Second, Jack is able to control his anger. Hurray! We have been really worried about that. He has proven to us though that he can do it, he did it for most of the season and was very successful at it. We had a few incidents in the first two games, and then Jack was great until the last game. Jack and a kid on the opposing team kept teasing each other. The other kid started running circles around him calling him names, and so Jack responded with some words of his own. Then the other kid pushed Jack to the ground and kicked him. His Mom was sitting and watching the entire thing, just like I was. Jack jumped up, grabbed his ball and started beating the kid with it. Not like throwing it at him, but using it as a weapon of mass destruction. Jack eventually stopped and the kid got up and they started to play. Still, no reaction from the kids Mom, and that's good. Sometimes boys just need to be boys. We exchanged pleasantries after the game and that was the end of that.
At any rate, he was great this season. He scored 14 goals all total and had a really good time after that first few games. I'd like to say he made some new friends along the way, but that's just cliche as far as Jack is concerned.
Jack can run like the wind IF he really wants to. The difference between Jack and Justice is that Justice really LIKES to run, and Jack does not. He is capable though, and I'm always glad to see him full speed every once in awhile. That kid chasing him is much bigger than he is and he couldn't catch him.
Same here. Big kid can't catch Jack-Jack.
I've been a soccer Mom for a loooonnnngggg time. Almost 17 years, to be exact. Shandi started playing soccer when she turned 4, and played year-round competitive club soccer until she reached high school. She finished out her soccer career in high school as the Team Captain and with two All-State awards and an MVP award. She was really good, and also really burned out by the time high school was over because that was the ONLY sport she ever played growing up. Justice started playing while Shandi was still in high school, and now Jack plays. Jack doesn't seem interested in anything other than soccer at this point, but I'm hoping he will change his mind when he's old enough to play football.
OK, so where was I going with that. I have no idea. Oh yes I do. I was going to say that my least favorite time in a soccer career is when they are really small like Jack is now. They all just cluster around the ball and fight over it. I'm not talking about opposing teammates. I'm talking about kids on the same team. They take it away from each other and play against each other? Passing? What's that? Everybody wants the goal, no matter the cost.
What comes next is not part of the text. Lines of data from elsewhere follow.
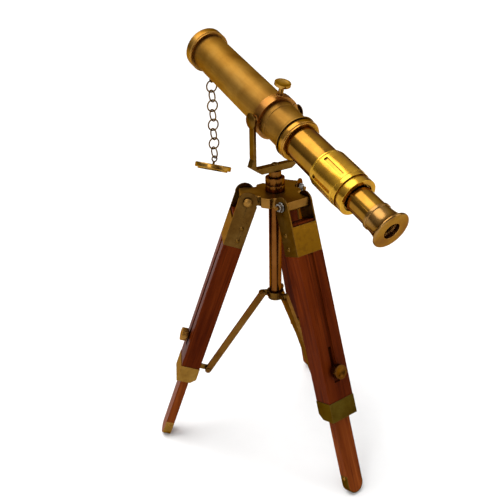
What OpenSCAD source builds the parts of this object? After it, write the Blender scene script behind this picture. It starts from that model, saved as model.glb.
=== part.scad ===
// Small brass telescope on a folding wooden tripod.
// Origin: on the floor, under the axis of the centre column. +Z is up.
// The telescope points along +Y and upward; one leg stands under the eyepiece.

/* [Tripod head] */
// Height of the leg hinge pins above the floor
hinge_height = 236; // [230:1:250]
// Distance of each hinge pin from the column axis
hinge_radius = 24; // [24:0.5:26]
// Thickness of the three-lugged head plate
plate_t = 8.4; // [8:0.2:9]
// Lean of each open leg away from vertical
leg_lean = 19.5; // [18:0.5:20]
// Turn of the three legs about the column, under the swivel
leg_turn = 3; // [0:1:6]

/* [Legs] */
// Width of an upper leg across the tripod
leg_w = 25.4; // [25:0.2:27]
// Thickness of an upper leg along its lean
leg_t = 16.6; // [16:0.2:18]
// Distance from the hinge pin to the lower end of the upper leg
upper_leg_len = 181; // [178:1:184]
// Width of a sliding lower leg
lower_leg_w = 16; // [15:0.5:17]
// Thickness of a sliding lower leg
lower_leg_t = 7.6; // [7:0.2:8]
// Thickness of the sheet brass on the legs
sheet_t = 1.2; // [1:0.1:1.4]

/* [Telescope] */
// Height of the tilt axis above the floor
tilt_height = 302; // [300:1:306]
// Elevation of the telescope
elevation = 21; // [10:1:30]
// Outer radius of the main barrel
barrel_r = 16; // [16:0.1:16.4]
// Outer radius of the draw tube
draw_r = 13.7; // [13.5:0.1:13.8]
// Outer radius of the eyepiece tube
eye_tube_r = 10.2; // [10:0.1:10.4]
// Distance from the tilt axis to the front end
front_z = 115.5; // [112:0.5:118]
// Distance from the tilt axis back to the eye cup's rim
rim_z = -142; // [-144:0.5:-140]

/* [Chain] */
// Mean radius of a chain link
link_r = 5.15; // [5:0.05:5.3]
// Radius of the chain wire
wire_r = 0.7; // [0.6:0.05:0.75]
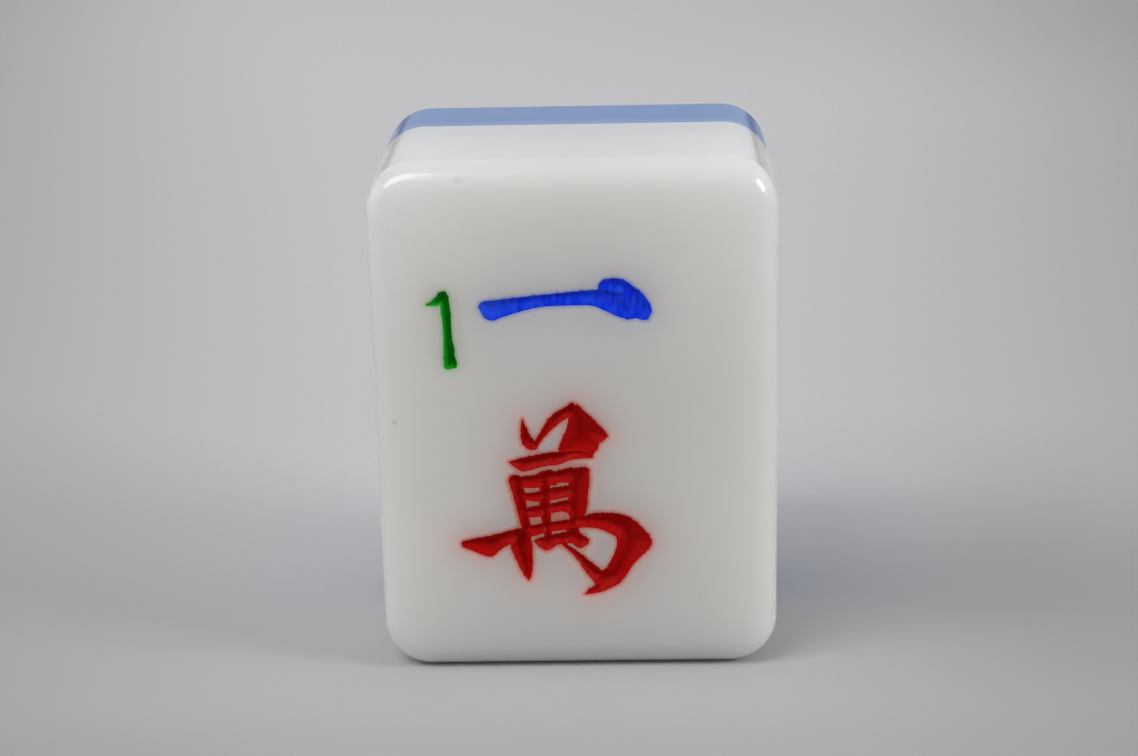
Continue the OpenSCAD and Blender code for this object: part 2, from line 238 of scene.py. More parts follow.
# The cuts of each painted mark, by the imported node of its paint
MARKS = {
    "digit_paint": [
        Cut(DIGIT_FLAG, 1.4, (0, 0.2), 0.8),
        Cut(DIGIT_STEM, 1.6, (0.4, 0), 0.8),
    ],
    "stroke_paint": [
        Cut(STROKE_BAR, 0.5, (0, 0.3), 0.24, False),
        Cut(STROKE_HEAD, 0.5, (0.2, 0.2), 0.28, False),
    ],
    "character_top_paint": [
        Cut(TOP_HOOK, 1.0, (0.2, 0.2), 0.7),
        Cut(TOP_RISE, 1.0, (0, 0.3), 0.7),
        Cut(TOP_ROOF, 0.7, (0, 0), 0.8, False),
        Cut(TOP_COVER, 1.1, (0, 0.2), 0.7, False),
    ],
    "character_base_paint": [
        Cut(LEFT_POST, 1.1, (0.1, 0), 0.6),
        Cut(MIDDLE_POST, 1.1, (0, 0), 0.6),
        Cut(RIGHT_POST, 0.9, (-0.2, 0), 0.6),
        Cut(TOP_RAIL, 1.0, (0, 0.3), 0.6),
        Cut(MIDDLE_RAIL, 0.95, (0, 0.2), 0.5),
        Cut(LOW_RAIL, 0.95, (0, 0.2), 0.5),
        Cut(SWEEP, 1.0, (0, 0.4), 0.8),
        Cut(HOOK, 0.8, (0, 0), 0.8),
        Cut(SLANT, 1.1, (0.1, 0.1), 0.6),
        Cut(DAGGER, 1.1, (0.1, 0), 0.8),
        Cut(FOOT_BAR, 1.0, (0, 0.2), 0.6),
        Cut(DOT, 1.0, (0.1, 0.1), 0.6),
    ],
}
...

Our boys are very fortunate that they have The Coach. He's got years and years of experience coaching the most popular sports and our boys typically have that advantage over the other kids. If The Coach says "Don't take the ball away from a teammate", then that's law and they don't do it. They are good about listening to him, even Jack. Actually Jack is better at it than Justice. Justice thinks he knows pretty much everything and sometimes it takes a little louder voice to reach him. Ha.
I always held my breath when Jack went down on the field. One of two things was going to happen. Either he was going to cry, or he was going to jump up and attack the person that put him on the ground. It was a crap shoot. One thing that never happened was him just getting up and continuing to play. There was always a little drama involved.
See that kid with his hands over his mouth in the above picture? He said "sorry!" when he kicked Jack to the ground. Jack said "it's ok" through his tears and moved on. See the kid in the next picture? The one that's laughing at Jack while he's on the ground?
I'll give you one guess how that played out.
Here's the deal with Jack. Other kids don't understand exactly what type of fire they are playing with when they pick on him. He's really short for his age, he's got red hair, and he's a prime candidate for picking on. But then when they do, they get their asses beat and they stop really quickly. While we don't condone fighting, we do encourage protecting yourself. Today's kids are MEAN, and I see why bullying is a problem. These kids picked on each other constantly, even on the same team. It was horrible. Our society doesn't allow boys to duke it out anymore like they used to do and they are all paying the price. Now they just taunt each other mercilessly. And somehow society thinks that's better than a two minute fist fight on the playground? No. It's not. It's worse. Call me old school, but when I was little, someone would throw an insult, the other would throw one back, there would be a couple of punches to release the tension and everything would go back to normal. Just like the story I told at the beginning of the post. Now fighting is taboo so they carry all that unresolved tension around with them and it just gets worse. Yes, there are other ways to resolve conflict. Justice is a champion at it, he's never tossed a punch in his life because his way of dealing with it is to just walk away.
But at the end of the day, boys will be boys. And most of them are not like Justice.
His coach worked really well with him. Go coach. Speaking of coaching, you may be wondering why The Coach didn't coach his team. When we signed up for the season, The Coach hadn't started his new job yet and wasn't sure whether he would be able to do it or not. So he sat the season out, which was tough for him. Towards the middle of the season, Jack's coaches asked him to step in and help out with teaching the kids some things and he coached a game when his coach had to work and also ran some practices. So all in all, even though he wasn't "The Coach", he still got to help out which he really enjoyed.
Jacks' ball handling skills are really good. He can turn the ball on a dime, which is rare at this age. But he has Shandi and Justice to practice with at home and that gives him the advantage.
Jack's team was undefeated! They got very cool trophies and had an awesome pizza party after the last game.
Love this picture, love this face. Classic Jack.


Think of the progress he's made since last year. Go Jack!